Titoli: Per una teologia del Mediterraneo
Tipo di pubblicazione: articolo
Anno di pubblicazione: 2024
Autori: Marco Dal Corso
Rivista: IUSVEducation Supplemento al n. #24
Pagina: 98-104
Data di pubblicazione: novembre 2024
Editore: IUSVE – Istituto Universitario Salesiano
ISSN: 2283-642X
Come citare: Dal Corso, M. (2024). Per una teologia del Mediterraneo. IUSVEducation, Supplemento al n. 24, 98-104. https://www.iusveducation.it/per-una-teologia-del-mediterraneo/
Paper PDF: IUSVEducation_24_Supplemento_Dal_Corso_TEOLOGIA_MEDITERRANEO.pdf
Premessa
Vogliamo presentare il volume firmato a quattro mani da Claudio Monge e Giuseppina De Simone proponendo un percorso in tre tappe.
a. Imparare dal passato
Tra i saperi necessari all’educazione del futuro, Edgar Morin indica anche le assimilazioni e integrazioni interculturali. Il Mediterraneo, in questo senso, è testimone di una possibile convivenza anche interreligiosa oltre che interculturale.
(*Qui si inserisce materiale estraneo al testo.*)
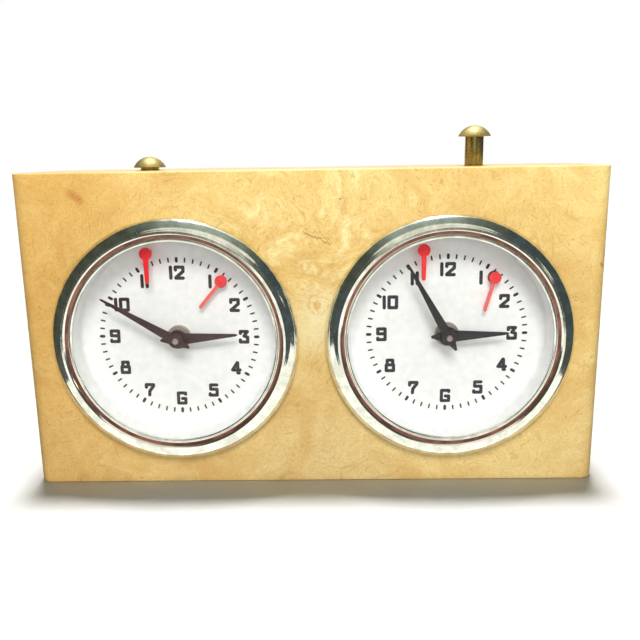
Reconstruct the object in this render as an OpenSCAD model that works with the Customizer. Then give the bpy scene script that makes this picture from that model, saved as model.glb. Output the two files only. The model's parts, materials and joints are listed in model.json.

Al riguardo servano gli esempi della moschea di Damasco in Siria, dove è ben visibile il minareto di Gesù, divenuta nel tempo un luogo condiviso tra cristiani e musulmani; l’esempio della cattedrale di Cordoba in Andalusia, dove per volere di un califfo illuminato si sono coltivate buone relazioni con filosofi e teologi ebrei e cristiani e la cui architettura ancora oggi ricorda questa storia di confronto e dialogo; l’esempio della sinagoga di Djerba, isola tunisina, luogo visitato non solo da persone di fede ebraica, ma anche da musulmani. Più in generale, la sponda sud del Mediterraneo racconta delle comunità protette, i dhimmi come comunità che seppur sottomesse all’autorità dei califfi, hanno goduto di un trattamento molto diverso da quello riservato nel cristianesimo imperiale agli ebrei oppure nella Spagna della reconquista ai marranos e ai moriscos. In ascolto di questa storia mediterranea, possiamo infine formulare la domanda: che cosa imparare dal passato? La teologia pensata e vissuta dal Mediterraneo, cioè, sarà capace di riconciliare le memorie (oggi fonte di divisione) solo se capace di esprimere e vivere la sua dimensione penitenziale.